The present question is then, how will Kelly follow up, or potentially double up this record with the impending "12 Play: Fourth Quarter," whose release was delayed by Kelly's court dates and inability to promote it. Will it, like the hypothetical "bad motherfuckers that look like her, act like her" in "Hook it Up," that will it provide us with a doubled version of what is known to be "bad." From "Hairbraider," a song about "doing [his] hairbraider" we get more of the self-referential discussion of what it means to be R Kelly, but the context does not provide us with anything as brilliant as "I'm a Flirt"—the apostrophe that warns potential victims of his magic—, U and K having a cell-phone conversation in "Same Girl," or the genius of "Leave Your Name" and "Real Talk." "Skin," the second single is also disappointing for the most part.
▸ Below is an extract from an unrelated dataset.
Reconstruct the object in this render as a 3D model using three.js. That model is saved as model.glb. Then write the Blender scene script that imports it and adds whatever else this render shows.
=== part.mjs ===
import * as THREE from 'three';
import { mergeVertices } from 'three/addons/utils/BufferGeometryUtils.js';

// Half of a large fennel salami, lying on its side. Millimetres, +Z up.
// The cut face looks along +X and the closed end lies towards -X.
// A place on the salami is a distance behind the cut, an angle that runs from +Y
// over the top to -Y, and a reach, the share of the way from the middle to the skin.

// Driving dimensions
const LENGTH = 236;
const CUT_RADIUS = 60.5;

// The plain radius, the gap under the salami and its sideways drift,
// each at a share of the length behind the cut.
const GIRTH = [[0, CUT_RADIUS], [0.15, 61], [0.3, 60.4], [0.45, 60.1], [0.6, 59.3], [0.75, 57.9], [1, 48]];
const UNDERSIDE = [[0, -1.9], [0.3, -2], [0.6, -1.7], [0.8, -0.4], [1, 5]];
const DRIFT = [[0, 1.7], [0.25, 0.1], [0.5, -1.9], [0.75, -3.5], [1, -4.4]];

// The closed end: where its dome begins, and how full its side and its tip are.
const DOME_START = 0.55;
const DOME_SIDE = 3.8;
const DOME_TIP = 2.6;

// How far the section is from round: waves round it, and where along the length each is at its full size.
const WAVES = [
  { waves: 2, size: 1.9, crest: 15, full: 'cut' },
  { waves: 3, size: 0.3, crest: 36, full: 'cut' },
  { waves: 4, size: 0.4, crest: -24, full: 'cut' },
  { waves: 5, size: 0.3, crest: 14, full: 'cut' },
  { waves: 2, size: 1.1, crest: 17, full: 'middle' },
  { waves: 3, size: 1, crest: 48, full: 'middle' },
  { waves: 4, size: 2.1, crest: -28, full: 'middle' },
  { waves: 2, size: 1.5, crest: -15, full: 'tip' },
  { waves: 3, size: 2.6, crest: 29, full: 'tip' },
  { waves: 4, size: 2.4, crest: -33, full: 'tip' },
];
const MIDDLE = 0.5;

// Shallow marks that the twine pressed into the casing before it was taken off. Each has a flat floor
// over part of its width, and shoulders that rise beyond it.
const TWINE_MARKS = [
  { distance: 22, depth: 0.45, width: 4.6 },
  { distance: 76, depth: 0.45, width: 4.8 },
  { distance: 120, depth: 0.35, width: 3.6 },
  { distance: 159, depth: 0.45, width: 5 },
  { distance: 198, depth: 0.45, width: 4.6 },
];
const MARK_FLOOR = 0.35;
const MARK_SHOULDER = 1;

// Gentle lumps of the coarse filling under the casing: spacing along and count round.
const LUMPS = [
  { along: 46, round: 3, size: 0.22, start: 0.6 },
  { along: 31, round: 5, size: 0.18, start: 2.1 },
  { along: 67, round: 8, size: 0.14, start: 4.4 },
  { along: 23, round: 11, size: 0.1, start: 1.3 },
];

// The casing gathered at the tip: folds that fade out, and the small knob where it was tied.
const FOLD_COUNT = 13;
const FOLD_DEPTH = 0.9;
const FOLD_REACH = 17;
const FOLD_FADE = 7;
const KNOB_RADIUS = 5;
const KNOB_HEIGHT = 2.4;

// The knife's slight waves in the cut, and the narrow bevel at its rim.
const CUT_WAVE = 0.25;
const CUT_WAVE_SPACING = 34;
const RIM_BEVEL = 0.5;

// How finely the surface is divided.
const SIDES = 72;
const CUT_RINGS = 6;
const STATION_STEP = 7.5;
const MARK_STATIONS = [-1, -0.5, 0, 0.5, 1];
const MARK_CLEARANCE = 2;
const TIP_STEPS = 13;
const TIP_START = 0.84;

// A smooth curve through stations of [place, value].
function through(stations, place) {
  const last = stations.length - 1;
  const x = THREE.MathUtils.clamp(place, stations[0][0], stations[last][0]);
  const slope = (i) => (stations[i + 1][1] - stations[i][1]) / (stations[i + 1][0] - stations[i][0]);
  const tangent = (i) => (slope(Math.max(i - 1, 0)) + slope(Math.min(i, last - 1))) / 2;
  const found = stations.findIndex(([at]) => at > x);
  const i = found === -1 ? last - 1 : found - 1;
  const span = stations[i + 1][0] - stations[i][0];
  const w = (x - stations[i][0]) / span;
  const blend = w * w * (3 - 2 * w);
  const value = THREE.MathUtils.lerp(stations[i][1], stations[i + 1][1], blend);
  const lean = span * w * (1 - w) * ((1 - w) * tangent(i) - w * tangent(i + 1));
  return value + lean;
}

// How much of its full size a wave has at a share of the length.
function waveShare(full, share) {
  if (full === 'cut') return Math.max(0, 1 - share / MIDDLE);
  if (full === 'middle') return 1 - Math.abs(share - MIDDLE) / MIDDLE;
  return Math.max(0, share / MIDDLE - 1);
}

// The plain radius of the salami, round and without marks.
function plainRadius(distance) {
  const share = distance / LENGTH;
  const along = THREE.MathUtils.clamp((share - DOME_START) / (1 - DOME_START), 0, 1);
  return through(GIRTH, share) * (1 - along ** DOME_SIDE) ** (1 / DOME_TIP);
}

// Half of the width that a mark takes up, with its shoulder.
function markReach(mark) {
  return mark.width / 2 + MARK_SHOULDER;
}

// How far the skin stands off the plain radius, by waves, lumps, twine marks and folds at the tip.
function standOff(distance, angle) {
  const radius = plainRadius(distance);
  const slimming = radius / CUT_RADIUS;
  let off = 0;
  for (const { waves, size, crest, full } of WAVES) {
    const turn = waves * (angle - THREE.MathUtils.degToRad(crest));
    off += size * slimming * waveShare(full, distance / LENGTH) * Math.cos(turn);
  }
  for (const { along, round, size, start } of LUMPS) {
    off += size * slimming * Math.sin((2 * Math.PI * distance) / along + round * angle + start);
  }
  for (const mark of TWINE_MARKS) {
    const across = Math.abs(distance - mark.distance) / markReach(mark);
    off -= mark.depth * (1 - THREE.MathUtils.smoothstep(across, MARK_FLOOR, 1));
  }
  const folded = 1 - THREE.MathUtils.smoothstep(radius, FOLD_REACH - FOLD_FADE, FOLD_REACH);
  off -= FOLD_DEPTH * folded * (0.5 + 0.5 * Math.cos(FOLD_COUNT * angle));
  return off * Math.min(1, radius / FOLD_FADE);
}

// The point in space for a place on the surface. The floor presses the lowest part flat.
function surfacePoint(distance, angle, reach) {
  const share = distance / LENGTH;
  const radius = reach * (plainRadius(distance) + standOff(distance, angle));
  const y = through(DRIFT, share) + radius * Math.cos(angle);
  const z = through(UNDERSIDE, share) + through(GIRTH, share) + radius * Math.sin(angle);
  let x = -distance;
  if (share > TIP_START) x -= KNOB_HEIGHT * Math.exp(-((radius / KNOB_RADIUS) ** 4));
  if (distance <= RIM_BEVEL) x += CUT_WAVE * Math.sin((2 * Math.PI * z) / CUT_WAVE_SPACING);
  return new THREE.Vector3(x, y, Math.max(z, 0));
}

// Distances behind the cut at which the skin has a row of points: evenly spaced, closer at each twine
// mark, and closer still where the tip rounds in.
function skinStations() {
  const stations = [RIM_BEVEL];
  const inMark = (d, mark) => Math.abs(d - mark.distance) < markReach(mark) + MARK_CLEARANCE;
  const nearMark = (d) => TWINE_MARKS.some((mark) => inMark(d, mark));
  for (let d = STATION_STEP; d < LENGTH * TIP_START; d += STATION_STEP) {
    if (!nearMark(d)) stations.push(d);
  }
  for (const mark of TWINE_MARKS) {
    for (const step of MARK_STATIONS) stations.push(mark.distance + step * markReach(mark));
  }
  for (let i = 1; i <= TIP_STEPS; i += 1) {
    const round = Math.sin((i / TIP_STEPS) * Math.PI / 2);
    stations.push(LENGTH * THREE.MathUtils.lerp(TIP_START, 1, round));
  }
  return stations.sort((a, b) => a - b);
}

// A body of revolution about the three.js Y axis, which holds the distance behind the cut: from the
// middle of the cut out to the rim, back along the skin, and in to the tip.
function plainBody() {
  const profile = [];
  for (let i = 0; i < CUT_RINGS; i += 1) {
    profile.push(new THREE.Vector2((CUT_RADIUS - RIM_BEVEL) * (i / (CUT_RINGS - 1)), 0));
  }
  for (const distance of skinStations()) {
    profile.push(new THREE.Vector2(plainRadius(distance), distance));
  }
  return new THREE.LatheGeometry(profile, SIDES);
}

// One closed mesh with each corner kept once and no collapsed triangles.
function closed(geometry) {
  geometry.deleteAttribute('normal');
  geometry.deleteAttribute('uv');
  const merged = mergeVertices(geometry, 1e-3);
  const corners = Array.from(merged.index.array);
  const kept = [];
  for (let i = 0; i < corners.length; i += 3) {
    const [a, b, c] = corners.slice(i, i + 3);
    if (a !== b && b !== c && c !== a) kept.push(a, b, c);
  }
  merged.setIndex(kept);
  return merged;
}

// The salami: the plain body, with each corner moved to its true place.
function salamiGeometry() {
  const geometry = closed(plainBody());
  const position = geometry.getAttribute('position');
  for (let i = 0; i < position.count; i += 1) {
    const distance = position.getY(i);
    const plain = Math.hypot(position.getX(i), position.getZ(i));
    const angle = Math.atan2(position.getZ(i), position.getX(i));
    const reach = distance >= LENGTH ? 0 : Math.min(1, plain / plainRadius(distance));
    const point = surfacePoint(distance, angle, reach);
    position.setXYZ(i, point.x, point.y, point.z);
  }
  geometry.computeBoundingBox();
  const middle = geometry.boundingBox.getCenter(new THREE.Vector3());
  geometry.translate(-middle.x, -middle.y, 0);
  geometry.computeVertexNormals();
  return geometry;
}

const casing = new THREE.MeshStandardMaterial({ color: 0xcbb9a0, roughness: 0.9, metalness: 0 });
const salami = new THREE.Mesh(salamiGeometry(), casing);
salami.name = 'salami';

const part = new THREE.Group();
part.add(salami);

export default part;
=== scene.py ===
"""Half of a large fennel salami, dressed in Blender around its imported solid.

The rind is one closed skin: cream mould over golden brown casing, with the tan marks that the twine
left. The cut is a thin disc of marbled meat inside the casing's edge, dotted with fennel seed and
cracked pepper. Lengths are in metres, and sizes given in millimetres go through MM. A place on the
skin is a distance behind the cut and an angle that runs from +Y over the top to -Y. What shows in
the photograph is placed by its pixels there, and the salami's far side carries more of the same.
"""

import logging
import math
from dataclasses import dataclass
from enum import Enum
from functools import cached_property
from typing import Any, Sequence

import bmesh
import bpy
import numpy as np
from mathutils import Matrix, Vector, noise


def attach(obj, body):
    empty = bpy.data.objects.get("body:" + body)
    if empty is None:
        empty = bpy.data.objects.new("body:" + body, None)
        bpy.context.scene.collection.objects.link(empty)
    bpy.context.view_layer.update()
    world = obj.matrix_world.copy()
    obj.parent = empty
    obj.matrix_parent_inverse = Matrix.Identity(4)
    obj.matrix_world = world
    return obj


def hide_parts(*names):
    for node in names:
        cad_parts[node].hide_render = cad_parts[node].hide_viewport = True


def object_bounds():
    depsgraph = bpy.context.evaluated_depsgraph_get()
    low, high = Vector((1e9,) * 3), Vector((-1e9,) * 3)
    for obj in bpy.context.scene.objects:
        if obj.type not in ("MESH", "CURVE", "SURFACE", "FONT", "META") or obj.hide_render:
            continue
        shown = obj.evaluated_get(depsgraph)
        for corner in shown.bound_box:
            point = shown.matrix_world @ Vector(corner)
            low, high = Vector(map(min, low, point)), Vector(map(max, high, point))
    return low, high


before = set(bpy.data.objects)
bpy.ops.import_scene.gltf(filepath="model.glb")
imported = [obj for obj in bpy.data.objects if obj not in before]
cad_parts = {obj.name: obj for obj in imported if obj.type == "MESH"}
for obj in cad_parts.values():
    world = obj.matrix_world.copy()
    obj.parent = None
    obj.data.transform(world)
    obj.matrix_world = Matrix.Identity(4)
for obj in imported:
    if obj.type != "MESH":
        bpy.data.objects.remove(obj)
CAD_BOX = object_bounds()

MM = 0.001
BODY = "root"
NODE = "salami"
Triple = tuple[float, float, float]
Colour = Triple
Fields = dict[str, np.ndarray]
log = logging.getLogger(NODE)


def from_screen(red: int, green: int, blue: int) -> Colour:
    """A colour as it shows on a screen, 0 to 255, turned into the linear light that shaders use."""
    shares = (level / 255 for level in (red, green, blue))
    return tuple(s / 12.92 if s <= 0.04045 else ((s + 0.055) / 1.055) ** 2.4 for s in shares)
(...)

Double up has its defects, and so I don't wish to judge the fourth installment of 12-play yet, but if it acts like its predecessor, Tell her girlfriend [double up's double] to holler at her future boyfriend [me]." I have heard snippets of other songs since the album was leaked in July. "Might Be Mine," for example, is a great example of Kelly's polyphonic, spontaneous compositions, beginning "Gather round, this is a true story," creating a scene of Kelly performing to a group at his feet, like a veritable Greek prophet, and presenting an ambiguous binary between whether the kid is his or not ("there's a very good chance that it might be mine"). It is a "good chance" that it "might" be his kid. What the hell does that mean? He's already got me guessing.

1 comment:

R. Kelly said...

Don't expect another Double Up. Whereas Double Up was a highly produced and star-studded marquee album, Fourth Quarter sounds more like Kelly just decided to use his bedroom demo tapes, which isn't a bad thing. However, less emphasis is on the thematics and more on the songs as r&b. Which reminds me, when is Kells simply going to title an album R (as in R. Kelly) & B, thus solidifying his synonimity with the genre?